>> Start

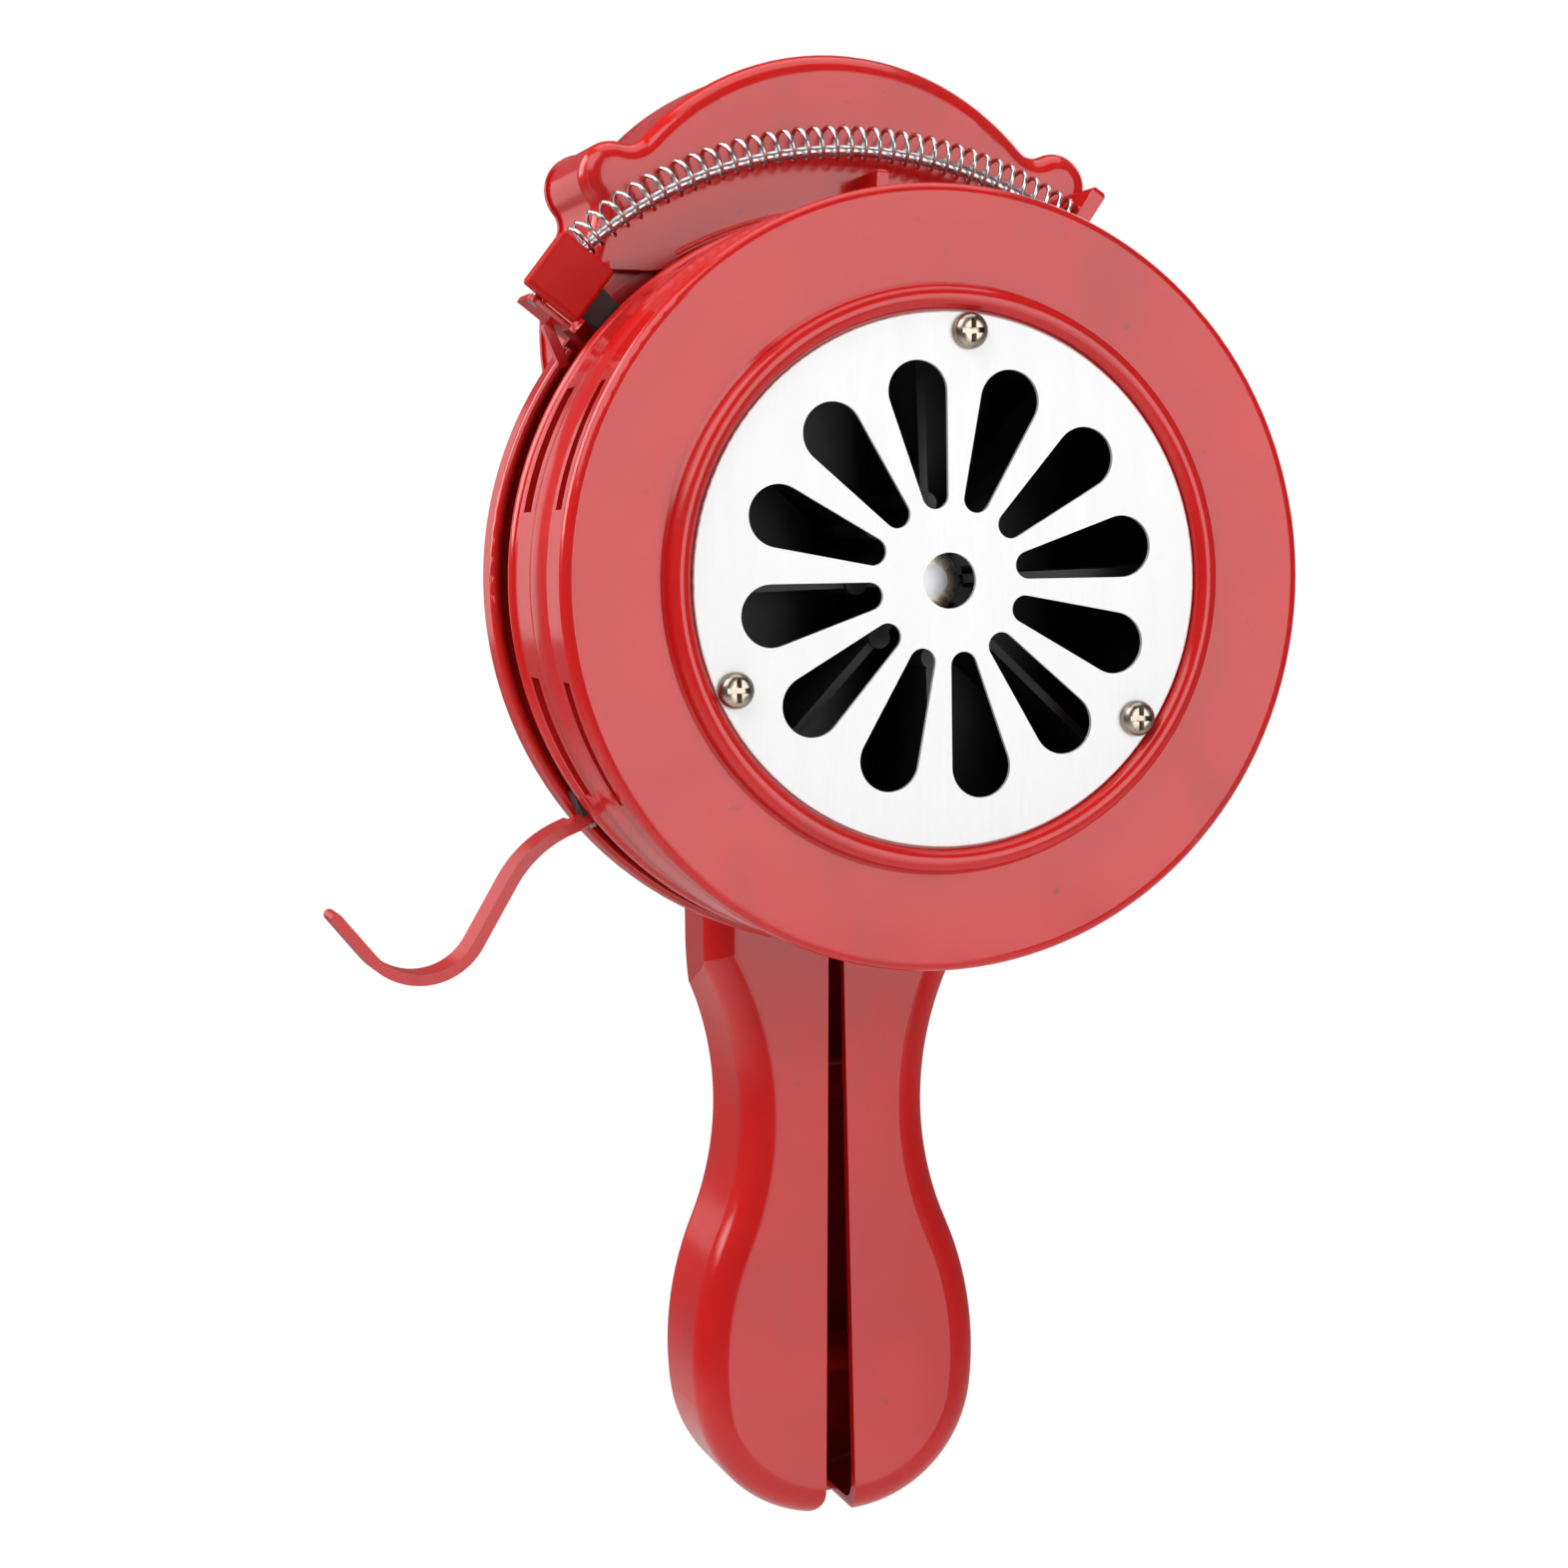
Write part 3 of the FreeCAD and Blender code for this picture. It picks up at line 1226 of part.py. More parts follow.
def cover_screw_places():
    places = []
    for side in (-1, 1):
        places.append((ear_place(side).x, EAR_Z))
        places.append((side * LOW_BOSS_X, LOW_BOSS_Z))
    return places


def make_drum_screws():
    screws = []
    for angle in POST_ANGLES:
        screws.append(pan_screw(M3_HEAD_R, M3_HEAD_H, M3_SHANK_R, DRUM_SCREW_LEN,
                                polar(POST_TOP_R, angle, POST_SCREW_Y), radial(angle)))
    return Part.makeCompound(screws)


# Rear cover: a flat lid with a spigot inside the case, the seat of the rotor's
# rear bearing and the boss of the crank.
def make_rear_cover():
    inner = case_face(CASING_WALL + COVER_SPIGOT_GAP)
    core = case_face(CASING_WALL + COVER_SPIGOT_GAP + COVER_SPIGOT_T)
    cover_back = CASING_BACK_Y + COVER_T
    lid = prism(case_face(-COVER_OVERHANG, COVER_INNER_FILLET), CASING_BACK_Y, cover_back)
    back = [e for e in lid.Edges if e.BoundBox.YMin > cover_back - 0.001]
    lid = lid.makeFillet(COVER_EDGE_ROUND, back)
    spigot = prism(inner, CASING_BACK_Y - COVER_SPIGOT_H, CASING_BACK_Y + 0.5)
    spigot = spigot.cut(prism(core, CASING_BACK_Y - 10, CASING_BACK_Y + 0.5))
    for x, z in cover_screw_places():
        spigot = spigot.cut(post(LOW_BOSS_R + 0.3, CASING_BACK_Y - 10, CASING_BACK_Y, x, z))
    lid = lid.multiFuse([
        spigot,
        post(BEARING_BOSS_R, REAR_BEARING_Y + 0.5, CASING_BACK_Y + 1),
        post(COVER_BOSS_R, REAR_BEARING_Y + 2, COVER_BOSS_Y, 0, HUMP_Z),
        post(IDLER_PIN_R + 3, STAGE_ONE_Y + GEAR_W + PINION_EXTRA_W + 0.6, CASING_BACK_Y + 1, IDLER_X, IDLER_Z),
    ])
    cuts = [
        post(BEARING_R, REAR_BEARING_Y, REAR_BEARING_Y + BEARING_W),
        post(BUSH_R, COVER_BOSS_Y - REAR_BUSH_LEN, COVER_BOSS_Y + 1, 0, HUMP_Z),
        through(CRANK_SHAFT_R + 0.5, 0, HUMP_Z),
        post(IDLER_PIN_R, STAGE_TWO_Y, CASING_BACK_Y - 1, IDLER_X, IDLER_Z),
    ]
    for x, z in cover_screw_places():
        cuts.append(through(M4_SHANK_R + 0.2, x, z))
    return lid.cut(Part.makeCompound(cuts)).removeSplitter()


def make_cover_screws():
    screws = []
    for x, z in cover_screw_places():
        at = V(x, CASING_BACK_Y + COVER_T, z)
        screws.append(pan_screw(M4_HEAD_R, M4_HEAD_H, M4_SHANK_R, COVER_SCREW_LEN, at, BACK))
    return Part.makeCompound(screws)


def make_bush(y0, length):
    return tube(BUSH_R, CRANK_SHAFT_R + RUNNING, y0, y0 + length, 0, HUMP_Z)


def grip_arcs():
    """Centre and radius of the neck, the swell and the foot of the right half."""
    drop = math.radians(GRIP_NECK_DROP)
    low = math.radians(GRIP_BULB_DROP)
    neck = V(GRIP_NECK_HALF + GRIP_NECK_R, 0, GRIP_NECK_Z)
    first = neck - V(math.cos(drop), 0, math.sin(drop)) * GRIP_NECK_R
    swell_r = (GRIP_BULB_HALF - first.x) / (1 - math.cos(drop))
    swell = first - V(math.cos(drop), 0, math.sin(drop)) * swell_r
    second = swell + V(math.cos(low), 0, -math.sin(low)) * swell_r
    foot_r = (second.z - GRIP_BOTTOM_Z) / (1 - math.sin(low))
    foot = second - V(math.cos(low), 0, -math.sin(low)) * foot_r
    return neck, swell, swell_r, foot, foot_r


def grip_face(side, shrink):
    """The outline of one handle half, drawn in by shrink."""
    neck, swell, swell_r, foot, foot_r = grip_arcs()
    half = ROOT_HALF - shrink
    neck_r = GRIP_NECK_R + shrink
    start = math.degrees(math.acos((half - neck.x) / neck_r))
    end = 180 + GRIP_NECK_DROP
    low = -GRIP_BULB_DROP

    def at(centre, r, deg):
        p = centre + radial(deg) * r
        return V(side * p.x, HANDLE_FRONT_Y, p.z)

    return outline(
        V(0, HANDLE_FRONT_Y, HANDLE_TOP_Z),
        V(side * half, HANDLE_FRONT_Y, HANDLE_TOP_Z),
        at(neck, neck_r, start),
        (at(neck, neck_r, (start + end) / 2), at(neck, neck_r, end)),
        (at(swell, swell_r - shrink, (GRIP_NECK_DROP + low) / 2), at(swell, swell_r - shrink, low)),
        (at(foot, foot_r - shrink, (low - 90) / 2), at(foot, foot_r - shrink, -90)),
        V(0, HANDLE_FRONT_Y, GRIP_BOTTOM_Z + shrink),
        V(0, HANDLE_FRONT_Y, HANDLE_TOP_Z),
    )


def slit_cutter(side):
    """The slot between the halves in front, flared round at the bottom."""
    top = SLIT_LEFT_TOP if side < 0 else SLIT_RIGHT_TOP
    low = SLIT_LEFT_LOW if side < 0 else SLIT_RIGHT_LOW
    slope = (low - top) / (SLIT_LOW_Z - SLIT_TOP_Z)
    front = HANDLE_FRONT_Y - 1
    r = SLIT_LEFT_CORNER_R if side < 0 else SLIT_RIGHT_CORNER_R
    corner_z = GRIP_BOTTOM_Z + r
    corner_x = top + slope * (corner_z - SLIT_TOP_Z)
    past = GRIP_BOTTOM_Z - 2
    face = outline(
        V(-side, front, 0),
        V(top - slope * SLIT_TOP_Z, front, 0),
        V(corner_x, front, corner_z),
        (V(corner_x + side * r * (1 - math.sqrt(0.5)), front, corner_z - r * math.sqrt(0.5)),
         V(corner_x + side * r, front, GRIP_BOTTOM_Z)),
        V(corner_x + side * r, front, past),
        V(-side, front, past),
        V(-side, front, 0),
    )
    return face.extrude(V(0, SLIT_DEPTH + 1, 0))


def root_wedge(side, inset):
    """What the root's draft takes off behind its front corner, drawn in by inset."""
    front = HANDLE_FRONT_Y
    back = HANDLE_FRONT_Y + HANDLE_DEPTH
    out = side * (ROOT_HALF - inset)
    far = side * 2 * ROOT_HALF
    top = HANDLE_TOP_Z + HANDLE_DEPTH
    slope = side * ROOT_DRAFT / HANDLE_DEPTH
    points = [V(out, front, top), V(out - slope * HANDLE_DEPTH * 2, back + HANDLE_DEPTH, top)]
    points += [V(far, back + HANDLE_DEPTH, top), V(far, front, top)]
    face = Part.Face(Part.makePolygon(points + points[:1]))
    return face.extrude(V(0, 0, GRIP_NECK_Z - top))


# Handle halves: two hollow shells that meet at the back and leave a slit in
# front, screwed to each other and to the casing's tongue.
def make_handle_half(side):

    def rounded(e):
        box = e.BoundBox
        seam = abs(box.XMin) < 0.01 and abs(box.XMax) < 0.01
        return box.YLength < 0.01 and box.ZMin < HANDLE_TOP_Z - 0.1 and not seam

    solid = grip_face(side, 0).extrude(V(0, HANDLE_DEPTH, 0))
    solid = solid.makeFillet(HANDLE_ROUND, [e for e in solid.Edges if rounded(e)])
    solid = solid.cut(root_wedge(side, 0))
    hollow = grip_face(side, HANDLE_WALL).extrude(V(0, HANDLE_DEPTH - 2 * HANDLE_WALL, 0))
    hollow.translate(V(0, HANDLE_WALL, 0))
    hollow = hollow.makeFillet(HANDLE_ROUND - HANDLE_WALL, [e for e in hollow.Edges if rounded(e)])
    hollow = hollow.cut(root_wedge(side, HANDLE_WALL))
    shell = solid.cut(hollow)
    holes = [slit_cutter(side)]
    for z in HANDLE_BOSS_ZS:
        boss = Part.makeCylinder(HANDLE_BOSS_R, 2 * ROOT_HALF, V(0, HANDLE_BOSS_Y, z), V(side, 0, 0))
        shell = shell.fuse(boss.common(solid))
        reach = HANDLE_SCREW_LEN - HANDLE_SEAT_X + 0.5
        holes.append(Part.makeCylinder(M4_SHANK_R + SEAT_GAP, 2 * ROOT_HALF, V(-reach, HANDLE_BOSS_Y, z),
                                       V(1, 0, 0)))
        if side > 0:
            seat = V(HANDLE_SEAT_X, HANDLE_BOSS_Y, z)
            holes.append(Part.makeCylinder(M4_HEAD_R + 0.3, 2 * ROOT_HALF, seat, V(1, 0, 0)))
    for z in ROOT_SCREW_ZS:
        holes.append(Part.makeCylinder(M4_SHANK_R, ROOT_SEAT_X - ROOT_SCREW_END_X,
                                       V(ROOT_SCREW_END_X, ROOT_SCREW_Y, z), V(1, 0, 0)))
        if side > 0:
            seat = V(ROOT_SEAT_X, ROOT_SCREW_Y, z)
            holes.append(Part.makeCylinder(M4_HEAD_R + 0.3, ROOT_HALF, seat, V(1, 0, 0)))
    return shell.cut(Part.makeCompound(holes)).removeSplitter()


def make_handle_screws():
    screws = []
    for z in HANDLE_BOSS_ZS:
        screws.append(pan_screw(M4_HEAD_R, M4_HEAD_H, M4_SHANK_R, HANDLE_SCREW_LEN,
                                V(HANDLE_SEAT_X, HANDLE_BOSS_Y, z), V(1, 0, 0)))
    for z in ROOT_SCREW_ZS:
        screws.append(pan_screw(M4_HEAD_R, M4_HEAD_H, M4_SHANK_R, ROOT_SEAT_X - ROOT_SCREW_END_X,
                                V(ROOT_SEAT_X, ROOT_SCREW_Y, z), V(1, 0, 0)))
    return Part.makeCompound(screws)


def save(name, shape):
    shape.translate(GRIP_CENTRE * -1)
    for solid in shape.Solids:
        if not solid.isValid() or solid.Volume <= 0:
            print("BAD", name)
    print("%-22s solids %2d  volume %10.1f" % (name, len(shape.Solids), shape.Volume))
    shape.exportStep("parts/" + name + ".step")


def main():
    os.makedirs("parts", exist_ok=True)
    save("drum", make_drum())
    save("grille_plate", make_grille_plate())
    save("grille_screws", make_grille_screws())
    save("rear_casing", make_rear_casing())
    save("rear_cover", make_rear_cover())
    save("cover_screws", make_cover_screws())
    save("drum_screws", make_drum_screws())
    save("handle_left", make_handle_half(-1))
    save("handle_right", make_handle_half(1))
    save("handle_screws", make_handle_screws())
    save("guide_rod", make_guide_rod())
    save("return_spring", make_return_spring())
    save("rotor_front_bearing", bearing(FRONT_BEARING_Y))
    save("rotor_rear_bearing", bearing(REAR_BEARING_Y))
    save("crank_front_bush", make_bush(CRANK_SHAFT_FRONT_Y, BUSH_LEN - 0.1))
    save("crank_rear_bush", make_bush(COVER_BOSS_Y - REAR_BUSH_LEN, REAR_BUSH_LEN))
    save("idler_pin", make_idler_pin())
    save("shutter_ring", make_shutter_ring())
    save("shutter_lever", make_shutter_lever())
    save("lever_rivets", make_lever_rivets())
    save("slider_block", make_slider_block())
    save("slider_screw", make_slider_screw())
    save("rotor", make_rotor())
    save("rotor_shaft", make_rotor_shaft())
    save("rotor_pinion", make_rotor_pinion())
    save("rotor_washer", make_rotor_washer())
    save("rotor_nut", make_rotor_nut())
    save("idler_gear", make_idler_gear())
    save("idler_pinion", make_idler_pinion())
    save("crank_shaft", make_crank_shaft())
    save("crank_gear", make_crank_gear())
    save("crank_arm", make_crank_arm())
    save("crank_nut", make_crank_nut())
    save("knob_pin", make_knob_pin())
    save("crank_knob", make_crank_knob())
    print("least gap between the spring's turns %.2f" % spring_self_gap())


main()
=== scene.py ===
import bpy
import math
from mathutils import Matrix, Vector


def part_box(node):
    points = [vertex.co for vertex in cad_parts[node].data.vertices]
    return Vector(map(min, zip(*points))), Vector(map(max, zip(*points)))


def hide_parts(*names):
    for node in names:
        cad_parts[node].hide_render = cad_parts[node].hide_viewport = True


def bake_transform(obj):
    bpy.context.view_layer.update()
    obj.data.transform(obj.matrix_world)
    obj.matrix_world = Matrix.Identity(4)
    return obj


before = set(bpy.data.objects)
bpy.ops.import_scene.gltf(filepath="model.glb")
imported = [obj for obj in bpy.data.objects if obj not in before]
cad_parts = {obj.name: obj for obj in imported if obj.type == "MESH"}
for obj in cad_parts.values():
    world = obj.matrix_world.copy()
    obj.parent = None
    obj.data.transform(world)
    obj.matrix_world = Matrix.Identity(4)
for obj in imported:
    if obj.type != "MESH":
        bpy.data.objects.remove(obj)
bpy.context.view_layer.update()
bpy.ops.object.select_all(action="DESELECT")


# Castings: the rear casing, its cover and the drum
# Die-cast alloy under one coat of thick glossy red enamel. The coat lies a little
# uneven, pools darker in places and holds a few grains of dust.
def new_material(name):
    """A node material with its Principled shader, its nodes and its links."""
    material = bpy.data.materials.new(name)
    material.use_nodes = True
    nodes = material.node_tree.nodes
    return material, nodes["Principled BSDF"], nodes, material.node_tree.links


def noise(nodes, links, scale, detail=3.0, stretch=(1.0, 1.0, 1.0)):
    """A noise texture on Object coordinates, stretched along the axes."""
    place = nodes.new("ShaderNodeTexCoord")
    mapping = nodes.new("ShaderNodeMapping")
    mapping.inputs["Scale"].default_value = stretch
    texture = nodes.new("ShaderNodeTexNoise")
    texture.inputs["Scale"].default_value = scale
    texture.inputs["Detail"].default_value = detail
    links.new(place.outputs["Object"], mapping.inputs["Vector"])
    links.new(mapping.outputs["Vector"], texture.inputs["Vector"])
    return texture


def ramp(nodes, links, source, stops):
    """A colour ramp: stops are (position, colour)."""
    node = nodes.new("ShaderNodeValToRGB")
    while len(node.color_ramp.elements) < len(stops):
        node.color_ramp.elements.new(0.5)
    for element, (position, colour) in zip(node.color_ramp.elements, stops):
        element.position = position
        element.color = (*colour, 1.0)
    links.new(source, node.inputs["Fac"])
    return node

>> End

- What the task requires: Restate word for word only the lines running from the beginning of the data to the line holding "return places", both included.

- Exercise result:
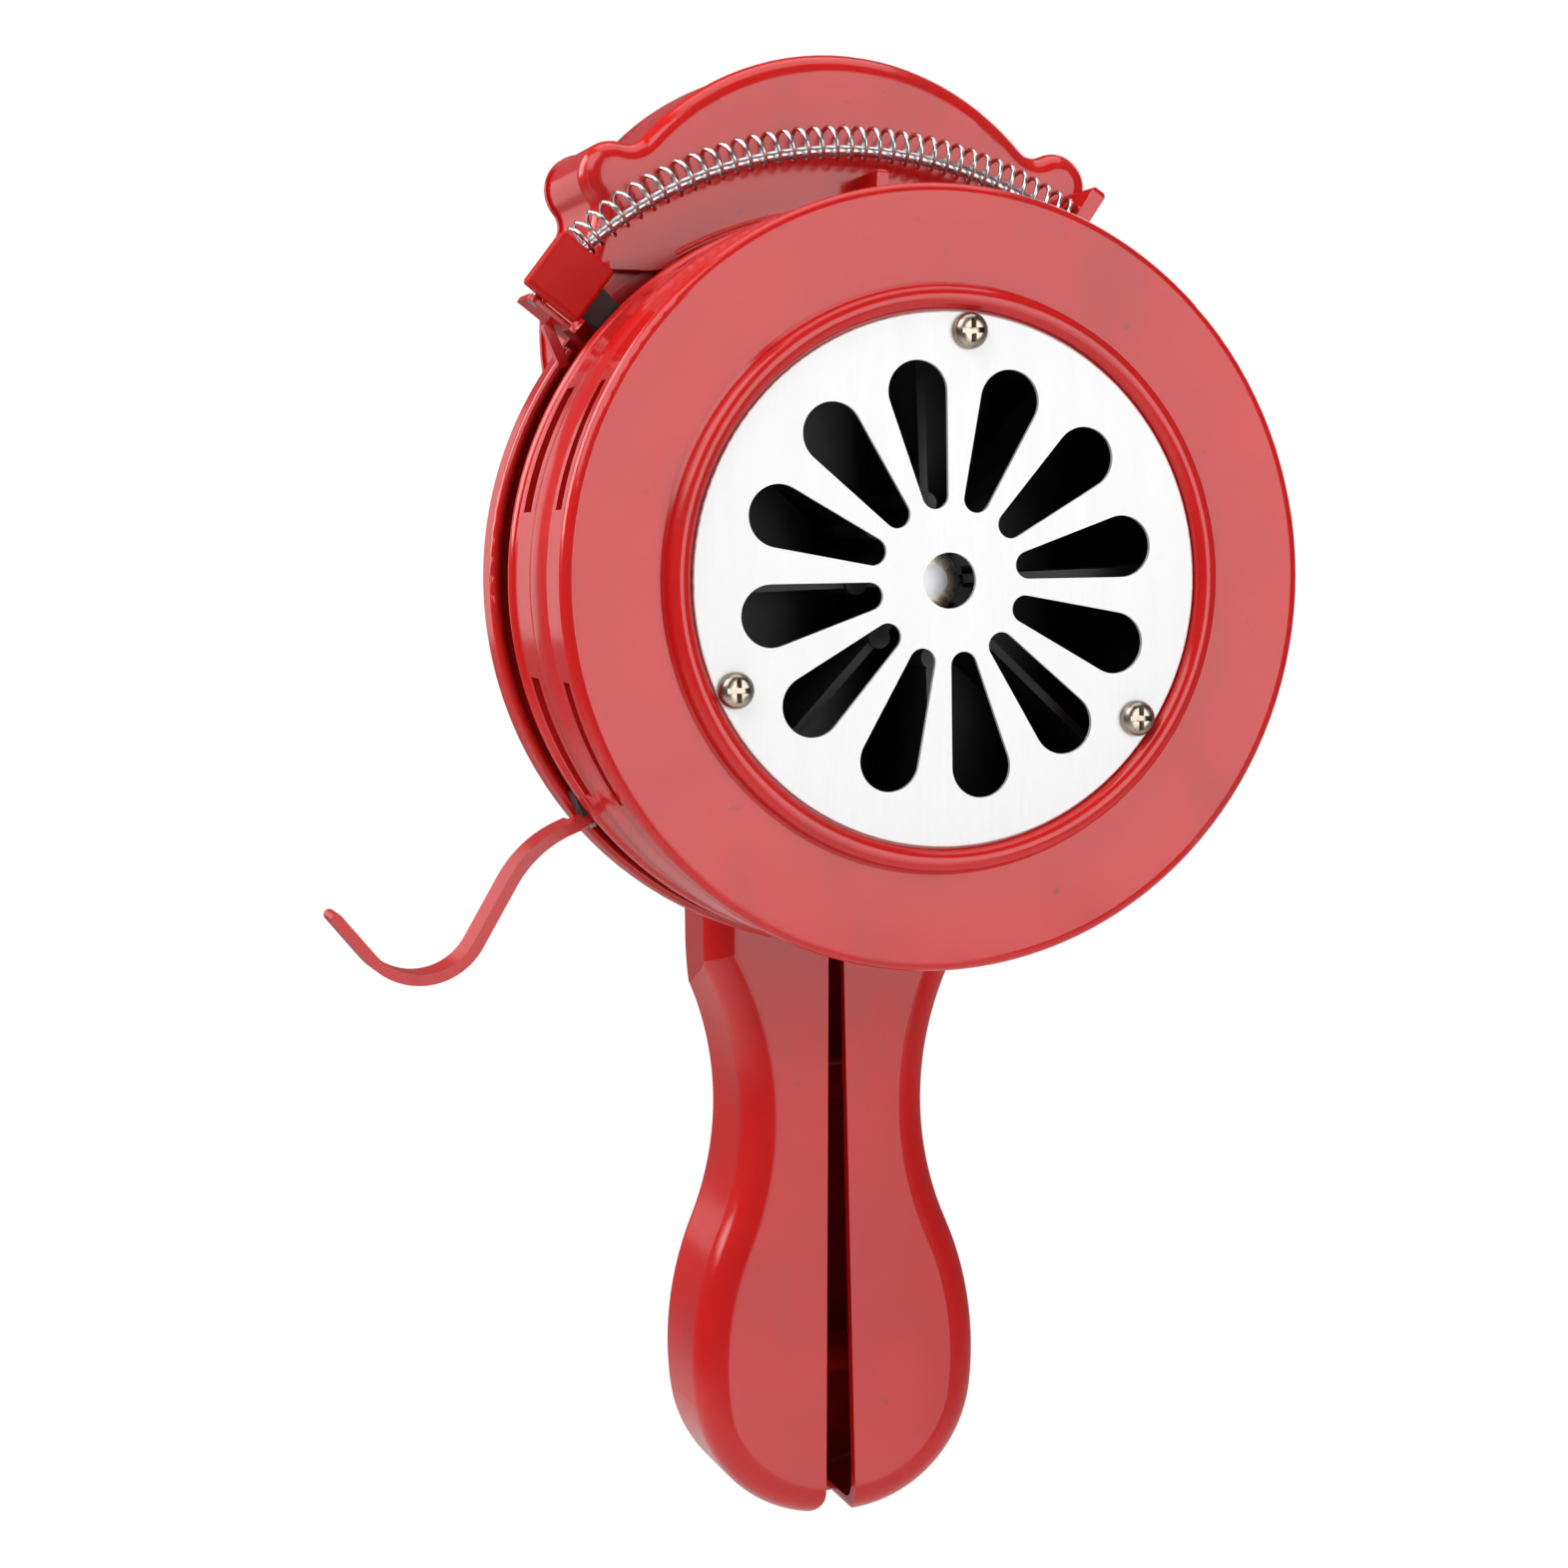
Write part 3 of the FreeCAD and Blender code for this picture. It picks up at line 1226 of part.py. More parts follow.
def cover_screw_places():
    places = []
    for side in (-1, 1):
        places.append((ear_place(side).x, EAR_Z))
        places.append((side * LOW_BOSS_X, LOW_BOSS_Z))
    return places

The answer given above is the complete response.